The parameter column contain the smallest parameter of interest that the data belongs to. Let’s take the three blocks other final demand, personal consumption and exports. Together, these three blocks make up final demand. If we wanted to extract final demand we can filter the parameter column to only the three blocks. However, this requires us to know the names of the blocks and is inflexible if the blocks change. For example, other final demand is not a single column it includes categories like government spending, investment, and inventory changes. If we decide to break other final demand into three blocks, then we would have to update our code to include the new blocks.

Instead, we create a fourth table called parameters that contains the following columns:

name: The name of the parameter, this is where we would have final_demand
subtable: References to the parameter column in the data table, this is where we would have other_final_demand, personal_consumption, and exports.

This table may see modification moving forward, for example we don’t have descriptions for parameters.
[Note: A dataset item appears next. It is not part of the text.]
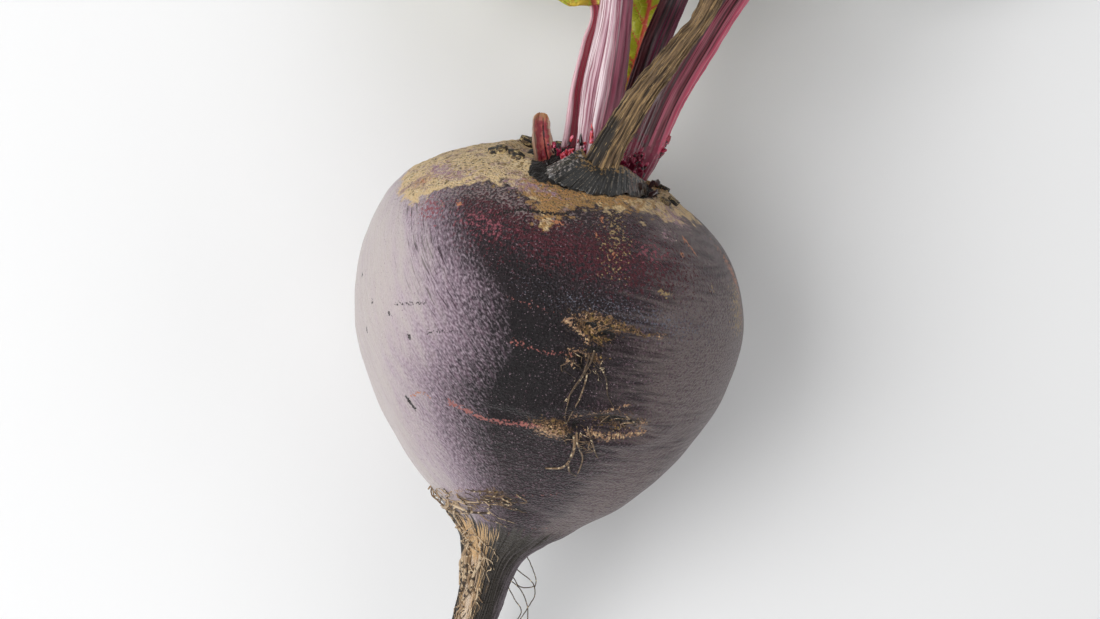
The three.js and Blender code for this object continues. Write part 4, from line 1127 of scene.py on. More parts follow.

For example, this may become part of the sets and elements table in the future or two similar tables. However, for now it is sufficient to understand the data model.

To extract final demand we filter the name column of the parameters table. This will return three rows with other_final_demand, personal_consumption, and exports in the subtable column which we can use to filter the data table. If we end up disaggregating other_final_demand into three separate blocks, then we can simply update the parameters table to include the new blocks without changing any of our code.

Future Work

Currently, I have implemented the data model described above and provided a generic calibration routine. There is a lot of work to be done:

Determine optimal data structure for the parameters table.
Add domain checking to ensure, for example, that intermediate demand is only indexed by commodities and sectors.
Add methods to aggregate and disaggregate the data.
Profile the code base and optimize the performance of the data model.

I’ll be working on this project in August, expect future posts as I make progress on these tasks.